When the “Substance Is Apparent” Argument Is Risky
- Do not assume the appellate court will infer the witness’s answer from counsel’s question.
- Do not rely on context unless the record unmistakably reveals the testimony’s substance.
- Do not wait until appeal to articulate the hearsay exception or non-hearsay purpose.
- Do not confuse a suggestive question with an adequate offer of proof.
- When in doubt, make the offer.
Impeachment with Prior Inconsistent Statements
- Identify the statement with sufficient detail: content, timing, place, and recipient.
- Confront the witness with the prior statement before offering extrinsic evidence.
- Give the witness a fair chance to admit, deny, or explain.
- Preserve the exact inconsistency in the record.
- If the court excludes the impeachment witness, make an offer of proof from that witness too.
Family Law Trial Uses
- In a custody case, preserve excluded testimony about coaching, bias, influence, or motive to fabricate.
- In a family-violence hearing, preserve excluded testimony about prior inconsistent descriptions of dates, injuries, or witnesses.

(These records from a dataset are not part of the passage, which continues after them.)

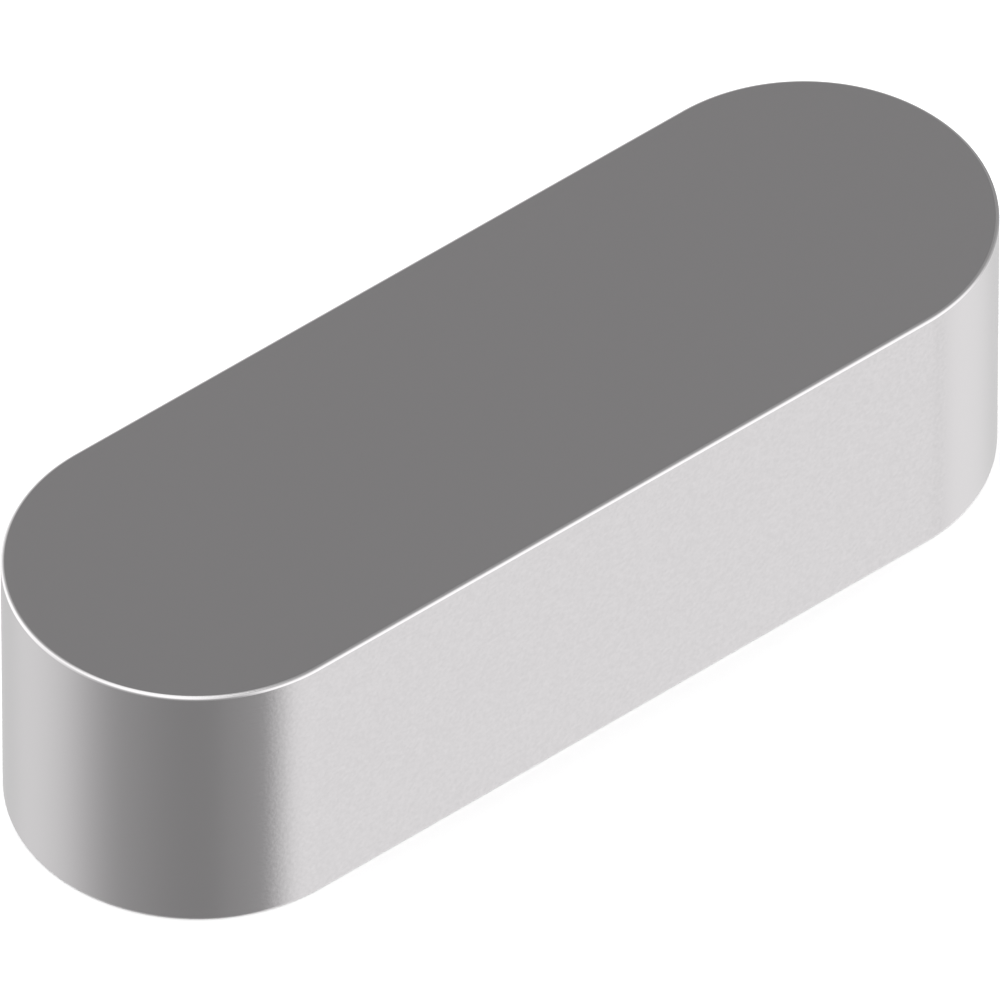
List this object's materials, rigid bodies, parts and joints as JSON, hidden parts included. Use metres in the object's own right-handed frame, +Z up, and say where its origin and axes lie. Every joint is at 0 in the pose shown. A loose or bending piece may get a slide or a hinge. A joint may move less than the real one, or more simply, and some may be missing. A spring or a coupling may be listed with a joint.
{
  "type": "parallel key",
  "caption": "Plain steel key of rectangular section with half-round ends, seated in a milled shaft keyway to carry torque between shaft and hub.",
  "frame": {"origin": "centre of the flat bottom face that the key rests on", "axes": "+X along the key from rounded end to rounded end, +Y across its width, +Z up through its height"},
  "size_m": [0.03, 0.01, 0.008],
  "materials": {
    "key_steel": "fine satin ground"
  },
  "bodies": {
    "root": {"parallel_key": "key_steel"}
  },
  "joints": []
}
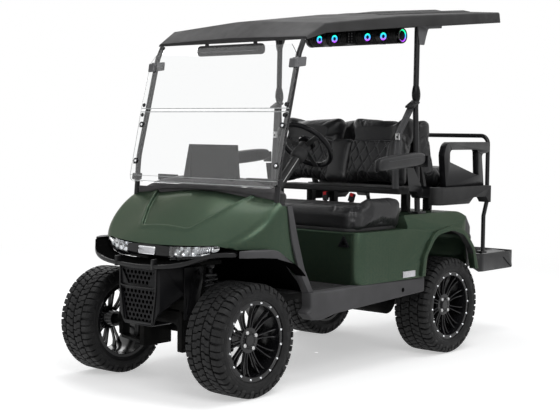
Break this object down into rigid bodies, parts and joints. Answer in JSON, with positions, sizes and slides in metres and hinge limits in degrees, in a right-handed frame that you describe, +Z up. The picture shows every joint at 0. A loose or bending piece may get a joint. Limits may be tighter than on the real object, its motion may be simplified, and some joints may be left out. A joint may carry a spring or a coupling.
{
  "type": "golf cart",
  "caption": "Electric golf cart with a front bench, a rear-facing seat with a foot step, a long roof on struts, a split windshield and spoked off-road wheels.",
  "frame": {"origin": "on the ground under the middle of the cart's overall box", "axes": "+Z up, -Y the way the cart drives forward, +X its left side"},
  "size_m": [1.204, 2.826, 2.0228],
  "materials": {
    "body_paint": "gloss metallic green",
    "trim_plastic": "moulded grey plastic",
    "dark_plastic": "moulded black plastic",
    "roof_plastic": "satin dark grey plastic",
    "frame_steel": "black powder coat",
    "bare_steel": "bare steel",
    "wheel_paint": "gloss black",
    "tyre": "black rubber",
    "vinyl": "black vinyl over foam",
    "clear": "clear polycarbonate",
    "lamp": "clear lens over reflectors",
    "tail_lens": "red lens",
    "webbing": "woven grey webbing"
  },
  "bodies": {
    "chassis": {"frame_rails": "frame_steel", "cross_members": "frame_steel", "floor_pan": "dark_plastic", "side_trims": "trim_plastic", "front_cowl": "body_paint", "front_flares": "trim_plastic", "headlights": "lamp", "front_fascia": "dark_plastic", "grille": "dark_plastic", "dash": "trim_plastic", "windshield": "clear", "front_struts": "frame_steel", "mirror": "dark_plastic", "roof": "roof_plastic", "rear_struts": "frame_steel", "sound_bar": "dark_plastic", "steering_column": "frame_steel", "pedals": "dark_plastic", "rear_body": "body_paint", "battery_pack": "dark_plastic", "rear_axle": "bare_steel", "rear_springs": "frame_steel", "front_suspension": "frame_steel", "front_shocks": "frame_steel", "seat_backs": "vinyl", "seat_frame": "frame_steel", "armrests": "dark_plastic", "rear_backrests": "vinyl", "side_frames": "dark_plastic", "rear_skirts": "trim_plastic", "grab_hoop": "frame_steel", "foot_step": "trim_plastic", "tail_lights": "tail_lens", "seat_belts": "webbing"},
    "rack": {"rack_rods": "bare_steel"},
    "left_knuckle": {"knuckle_left": "frame_steel"},
    "right_knuckle": {"knuckle_right": "frame_steel"},
    "wheel_fl": {"rim_front_left": "wheel_paint", "tyre_front_left": "tyre"},
    "wheel_fr": {"rim_front_right": "wheel_paint", "tyre_front_right": "tyre"},
    "wheel_rl": {"rim_rear_left": "wheel_paint", "tyre_rear_left": "tyre"},
    "wheel_rr": {"rim_rear_right": "wheel_paint", "tyre_rear_right": "tyre"},
    "hand_wheel": {"steering_wheel": "dark_plastic"},
    "bench": {"seat_cushion": "vinyl"},
    "rear_seat": {"rear_cushion": "vinyl"}
  },
  "joints": [
    {"name": "steering_turn", "type": "hinge", "parent": "chassis", "child": "hand_wheel", "pos_m": [0.28, -0.4585, 1.195], "axis": [0, 0.7071, 0.7071], "range_deg": [-270, 270]},
    {"name": "rack_slide", "type": "slide", "parent": "chassis", "child": "rack", "axis": [1, 0, 0], "range_m": [-0.06, 0.06]},
    {"name": "steer_left", "type": "hinge", "parent": "chassis", "child": "left_knuckle", "pos_m": [0.372, -1.133, 0.275], "axis": [0, 0, 1], "range_deg": [-30, 30]},
    {"name": "steer_right", "type": "hinge", "parent": "chassis", "child": "right_knuckle", "pos_m": [-0.372, -1.133, 0.275], "axis": [0, 0, 1], "range_deg": [-30, 30]},
    {"name": "roll_front_left", "type": "hinge", "parent": "left_knuckle", "child": "wheel_fl", "pos_m": [0.4545, -1.133, 0.275], "axis": [1, 0, 0], "continuous": true},
    {"name": "roll_front_right", "type": "hinge", "parent": "right_knuckle", "child": "wheel_fr", "pos_m": [-0.4545, -1.133, 0.275], "axis": [1, 0, 0], "continuous": true},
    {"name": "roll_rear_left", "type": "hinge", "parent": "chassis", "child": "wheel_rl", "pos_m": [0.4545, 0.536, 0.275], "axis": [1, 0, 0], "continuous": true},
    {"name": "roll_rear_right", "type": "hinge", "parent": "chassis", "child": "wheel_rr", "pos_m": [-0.4545, 0.536, 0.275], "axis": [1, 0, 0], "continuous": true},
    {"name": "bench_lift", "type": "hinge", "parent": "chassis", "child": "bench", "pos_m": [0, 0.1135, 0.826], "axis": [-1, 0, 0], "range_deg": [0, 42]},
    {"name": "rear_seat_lift", "type": "hinge", "parent": "chassis", "child": "rear_seat", "pos_m": [0, 0.6265, 0.9455], "axis": [1, 0, 0], "range_deg": [0, 60]}
  ],
  "couplings": [
    {"joint": "steer_right", "follows": "steer_left", "ratio": 1},
    {"joint": "rack_slide", "follows": "steer_left", "m_per_rad": -0.11},
    {"joint": "steering_turn", "follows": "steer_left", "ratio": 9}
  ]
}
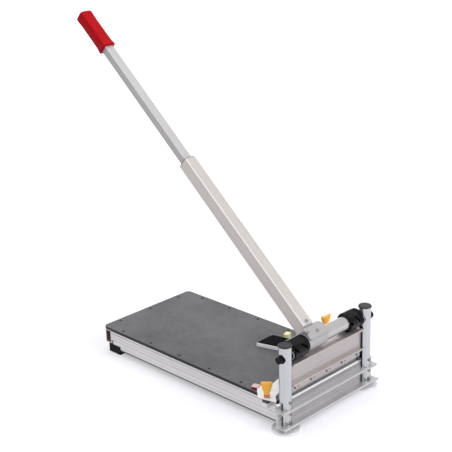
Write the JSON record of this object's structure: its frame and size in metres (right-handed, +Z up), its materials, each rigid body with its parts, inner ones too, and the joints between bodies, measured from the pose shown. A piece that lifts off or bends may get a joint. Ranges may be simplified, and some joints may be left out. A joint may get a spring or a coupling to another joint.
{
  "type": "laminate cutter",
  "caption": "Bench cutter for laminate planks: a long telescoping lever turns eccentric drums that press a guillotine blade down between slotted posts, with a table and swinging fence.",
  "frame": {"origin": "centre of the underside of the left foot disc, on the floor", "axes": "X runs along the blade from the left post to the right post, Y runs back over the table, Z is up"},
  "size_m": [0.3313, 0.7384, 0.7933],
  "materials": {
    "beam": "extruded, satin",
    "bright_metal": "smooth, bright",
    "handle_metal": "satin",
    "table": "dark mottled coating",
    "blade_steel": "ground",
    "screw_steel": "plain",
    "black_steel": "blackened",
    "black_hub": "smooth",
    "dark_plastic": "fine grain",
    "black_plastic": "plain",
    "rubber": "moulded",
    "white_plastic": "smooth",
    "red_brown_plastic": "smooth",
    "yellow_plastic": "smooth",
    "orange_plastic": "moulded",
    "red_grip": "soft moulded"
  },
  "bodies": {
    "base": {"base_beam": "beam", "left_foot_disc": "bright_metal", "right_foot_disc": "bright_metal", "left_post": "bright_metal", "right_post": "bright_metal", "left_post_cap": "dark_plastic", "right_post_cap": "dark_plastic", "left_slot_liner": "black_plastic", "right_slot_liner": "black_plastic", "left_spring_seat": "screw_steel", "right_spring_seat": "screw_steel", "left_return_spring": "screw_steel", "right_return_spring": "screw_steel", "left_axle_bushing": "black_plastic", "right_axle_bushing": "black_plastic", "post_screws": "screw_steel", "left_rail": "beam", "right_rail": "beam", "rear_rail": "beam", "corner_brackets": "beam", "bracket_screws": "screw_steel", "table_board": "table", "table_screws": "black_steel", "rear_left_foot": "rubber", "rear_right_foot": "rubber"},
    "carriage": {"blade_beam": "beam", "blade": "blade_steel", "blade_screws": "black_steel"},
    "lever": {"left_cam": "black_hub", "right_cam": "black_hub", "thrust_washers": "screw_steel", "cam_tube": "handle_metal", "cam_spacer": "screw_steel", "clamp_block": "handle_metal", "clamp_screws": "screw_steel", "lower_handle": "handle_metal", "handle_bolt": "screw_steel", "handle_bushing": "dark_plastic"},
    "extension": {"upper_handle": "handle_metal", "guide_plug": "dark_plastic", "grip": "red_grip"},
    "lock": {"lock_screw": "black_plastic"},
    "fence_carrier": {"fence_jaw": "beam", "fence_stud": "red_brown_plastic"},
    "fence": {"fence_bar": "white_plastic", "fence_arm": "white_plastic", "ribbed_pad": "rubber", "yellow_slider": "yellow_plastic", "red_pointer": "red_brown_plastic"},
    "stop": {"stop_block": "white_plastic"},
    "left_knob": {"left_wing_knob": "orange_plastic"},
    "right_knob": {"right_wing_knob": "orange_plastic"}
  },
  "joints": [
    {"name": "lever_turn", "type": "hinge", "parent": "base", "child": "lever", "pos_m": [0.132, 0, 0.167], "axis": [1, 0, 0], "range_deg": [-50, 50]},
    {"name": "carriage_slide", "type": "slide", "parent": "base", "child": "carriage", "axis": [0, 0, 1], "range_m": [-0.0093, 0.0093], "deforming": ["left_return_spring", "right_return_spring"]},
    {"name": "extension_slide", "type": "slide", "parent": "lever", "child": "extension", "axis": [0, 0.7513, 0.66], "range_m": [-0.32, 0]},
    {"name": "lock_turn", "type": "hinge", "parent": "lever", "child": "lock", "pos_m": [0.092, 0.35854, 0.48464], "axis": [1, 0, 0], "continuous": true},
    {"name": "fence_slide", "type": "slide", "parent": "base", "child": "fence_carrier", "axis": [0, 1, 0], "range_m": [0, 0.25]},
    {"name": "fence_turn", "type": "hinge", "parent": "fence_carrier", "child": "fence", "pos_m": [-0.016, 0.038, 0.0666], "axis": [0, 0, 1], "range_deg": [-16.3, 28.7]},
    {"name": "stop_slide", "type": "slide", "parent": "fence", "child": "stop", "axis": [0.9598, 0.2807, 0], "range_m": [-0.2, 0]},
    {"name": "left_knob_turn", "type": "hinge", "parent": "fence_carrier", "child": "left_knob", "pos_m": [-0.016, 0.038, 0.088], "axis": [0, 0, 1], "continuous": true},
    {"name": "right_knob_turn", "type": "hinge", "parent": "stop", "child": "right_knob", "pos_m": [0.28154, 0.12501, 0.118], "axis": [0, 0, 1], "continuous": true}
  ],
  "couplings": [
    {"joint": "carriage_slide", "follows": "lever_turn", "m_per_rad": 0.0106}
  ]
}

- In a property case, preserve excluded testimony about admissions regarding ownership, reimbursement, concealment, or intent.
- In a fee dispute, preserve excluded statements about who agreed to pay fees and why.
- In modification and enforcement proceedings, preserve excluded testimony about communications bearing on intent, notice, or compliance.
Avoiding the Non-Prevailing Party’s Mistake
- Never stop after “objection sustained.”
- Never assume the appellate court knows what the witness would have said.
- Never separate admissibility arguments from preservation mechanics.
- Never attempt extrinsic impeachment without laying the Rule 613 foundation.
- Never leave the courtroom without confirming the excluded evidence is in the record in some form.
Citation
Linh Hong Dang v. State of Texas, Nos. 05-25-00430-CR & 05-25-00466-CR, ___ S.W.3d ___, 2026 WL ___ (Tex. App.—Dallas May 21, 2026, no pet. h.) (mem. op.).
Full Opinion
Family Law Crossover
This criminal ruling is easily weaponized in Texas divorce and custody litigation because it is fundamentally about shutting down appellate complaints before they start. If your opposing counsel fails to make an offer of proof after exclusion of testimony about parental alienation, therapist influence, false-report motive, hidden-asset admissions, fee arrangements, or chronology inconsistencies, you should be thinking immediately about preservation failure on appeal. Conversely, if you are the proponent of the evidence, Dang is a warning that appellate merit does not matter unless the record captures the excluded substance with precision. In high-conflict family cases, where judges often make fast evidentiary calls and credibility drives outcome, Dang is less about evidence doctrine than about leverage: the lawyer who preserves the record controls the appellate battlefield.